Task directions
Repeat the listing below word for word, stopping after the line that contains "return np.vstack(runs + [guides[-2:-1]])".

Data section
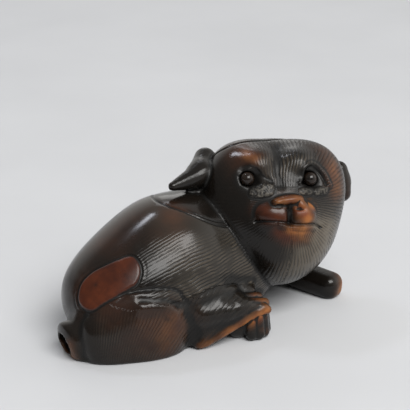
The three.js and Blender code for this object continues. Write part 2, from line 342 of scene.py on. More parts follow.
def smooth_line(points, closed=False, steps=8):
    """Points along a curve that runs through the given ones."""
    given = np.array(points, float)
    if closed:
        guides = np.vstack([given[-1:], given, given[:2]])
    else:
        guides = np.vstack([2 * given[0] - given[1], given, 2 * given[-1] - given[-2]])
    share = np.arange(steps)[:, None] / steps
    runs = []
    for a, b, c, d in zip(guides, guides[1:], guides[2:], guides[3:]):
        runs.append(0.5 * (2 * b + (c - a) * share + (2 * a - 5 * b + 4 * c - d) * share ** 2
                           + (3 * b - a - 3 * c + d) * share ** 3))
    return np.vstack(runs + [guides[-2:-1]])


def distance_to(line, places):
    """How far each place lies from a line, on a plane or in space."""
    nearest = np.full(len(places), np.inf)
    for start, end in zip(line, line[1:]):
        step = end - start
        along = np.clip((places - start) @ step / max(step @ step, 1e-12), 0, 1)
        offset = places - start - along[:, None] * step
        nearest = np.minimum(nearest, np.linalg.norm(offset, axis=1))
    return nearest


def within(outline, places):
    """True for the places inside a closed outline on the same plane."""
    inside = np.zeros(len(places), bool)
    for (x0, y0), (x1, y1) in zip(outline, outline[1:]):
        if y0 == y1:
            continue
        crosses = (y0 > places[:, 1]) != (y1 > places[:, 1])
        reach = x0 + (places[:, 1] - y0) * (x1 - x0) / (y1 - y0)
        inside ^= crosses & (places[:, 0] < reach)
    return inside


def mark(distance, width):
    """One on a line, falling to nothing over its width."""
    return np.exp(-(distance / width) ** 2)


def ramp(value, low, high):
    """Rises smoothly from nothing at low to one at high."""
    share = np.clip((value - low) / (high - low), 0, 1)
    return share * share * (3 - 2 * share)


# The near hind leg's creases and crests, along lines that lie on its skin.
HAUNCH_CREASE = [(-16.5, -7.8, 9.1), (-14.9, -8.5, 9.3), (-13.0, -9.1, 9.4), (-10.4, -9.7, 9.1),
                 (-9.2, -10.0, 8.5), (-8.6, -10.3, 7.6)]
CREASE_LIP = [(-15.5, -8.4, 9.0), (-14.4, -9.0, 8.8), (-13.3, -9.5, 8.6), (-12.1, -9.8, 8.4)]
CREASE_HOLLOW = [(-14.4, -9.3, 8.3), (-13.0, -9.8, 8.1), (-12.0, -10.0, 8.0), (-10.9, -10.2, 7.6),
                 (-9.6, -10.5, 6.9)]
HAUNCH_CREST = [(-14.4, -9.7, 7.5), (-13.2, -10.0, 7.5), (-12.2, -10.2, 7.3), (-11.0, -10.5, 6.8),
                (-10.2, -10.8, 5.9)]
KNEE_VALLEY = [(-9.4, -10.5, 7.2), (-8.6, -10.7, 6.2), (-7.9, -10.9, 4.9), (-7.3, -10.9, 3.0),
               (-7.4, -10.9, 0.6)]
FLANK_EDGE = [(-8.7, -10.3, 8.0), (-7.6, -10.5, 7.35), (-6.0, -10.6, 7.2), (-3.3, -10.3, 7.5),
              (-0.6, -9.5, 7.2)]
UNDER_FLANK = [(-8.2, -10.5, 7.0), (-6.0, -10.7, 6.5), (-3.3, -10.5, 6.8), (-0.6, -9.8, 6.6)]
FOOT_CREST = [(-6.5, -11.1, 4.7), (-4.2, -11.3, 4.7), (-2.1, -11.5, 4.9), (-0.3, -11.3, 5.4)]
SOLE_GROOVE = [(-6.0, -11.4, 1.4), (-4, -11.6, 2.7), (-1.8, -11.8, 3.7), (-0.1, -11.9, 4.4),
               (1.4, -12.0, 4.7)]
TAIL_CREASE = [(-20.6, -5.9, 6.4), (-21.1, -5.9, 5.4), (-21.5, -6.3, 4.2), (-21.6, -6.8, 2.8),
               (-21.4, -6.9, 0.8)]
# Line, width and height.
LEG_LINES = [(HAUNCH_CREASE, 0.28, -0.2), (HAUNCH_CREASE, 0.9, -0.16), (CREASE_LIP, 0.5, 0.1),
             (CREASE_HOLLOW, 0.5, -0.26), (HAUNCH_CREST, 0.95, 0.38), (KNEE_VALLEY, 1.3, -0.38),
             (FLANK_EDGE, 0.28, 0.12), (UNDER_FLANK, 0.9, -0.2), (FOOT_CREST, 1.2, 0.4),
             (SOLE_GROOVE, 0.35, -0.14), (TAIL_CREASE, 0.75, -0.32)]

# Places on the face are side and up.
MOUTH = [(-4.35, -1.3), (-2.75, -1.33), (-1.2, -1.4), (-0.1, -1.65), (1.75, -1.78), (3.5, -1.7),
         (4.5, -2.1)]
LOWER_LIP = [(-1.4, -1.75), (-0.1, -1.98), (1.6, -2.12), (3.4, -2.05)]
LIP_PARTING = [(0.0, 0.35), (-0.05, -0.4), (-0.1, -1.5)]
RIGHT_LID = [(-5.9, 5.3), (-5.5, 5.75), (-4.8, 5.95), (-4.0, 5.5), (-3.2, 4.6), (-2.1, 3.95)]
LEFT_LID = [(1.6, 3.7), (2.05, 4.5), (2.3, 5.7), (3.5, 6.35), (4.9, 5.3), (5.95, 3.5)]
BROW_FURROW = [(-0.5, 9.2), (-1.1, 7.5), (-1.3, 6.0), (-1.0, 3.6)]
FACE_LINES = [(MOUTH, 0.17, -0.34), (LOWER_LIP, 0.22, 0.16), (LIP_PARTING, 0.42, -0.85),
              (RIGHT_LID, 0.32, -0.18), (BROW_FURROW, 0.75, -0.22)]
NOSTRILS = [((-1.5, 0.72), 0.25), ((1.15, 0.35), 0.3)]  # place and depth
NOSTRIL_SIZE = 0.22
NOSTRIL_STRETCH = 2.2  # how much wider than high
# One tuft under the right eye and two under the left.
TUFTS = [[(-4.6, 3.3), (-2.1, 3.55), (-2.2, 2.1), (-4.8, 1.95)],
         [(1.4, 2.9), (3.2, 3.15), (3.3, 2.35), (1.7, 2.15)],
         [(3.65, 3.0), (5.5, 3.25), (5.3, 2.35), (3.7, 2.15)]]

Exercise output
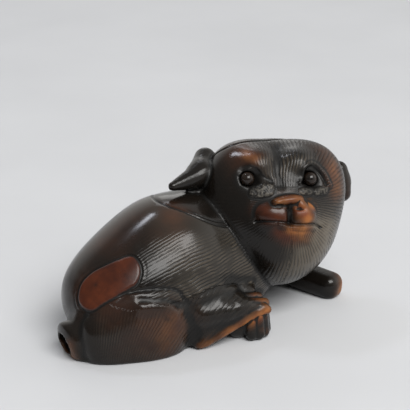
The three.js and Blender code for this object continues. Write part 2, from line 342 of scene.py on. More parts follow.
def smooth_line(points, closed=False, steps=8):
    """Points along a curve that runs through the given ones."""
    given = np.array(points, float)
    if closed:
        guides = np.vstack([given[-1:], given, given[:2]])
    else:
        guides = np.vstack([2 * given[0] - given[1], given, 2 * given[-1] - given[-2]])
    share = np.arange(steps)[:, None] / steps
    runs = []
    for a, b, c, d in zip(guides, guides[1:], guides[2:], guides[3:]):
        runs.append(0.5 * (2 * b + (c - a) * share + (2 * a - 5 * b + 4 * c - d) * share ** 2
                           + (3 * b - a - 3 * c + d) * share ** 3))
    return np.vstack(runs + [guides[-2:-1]])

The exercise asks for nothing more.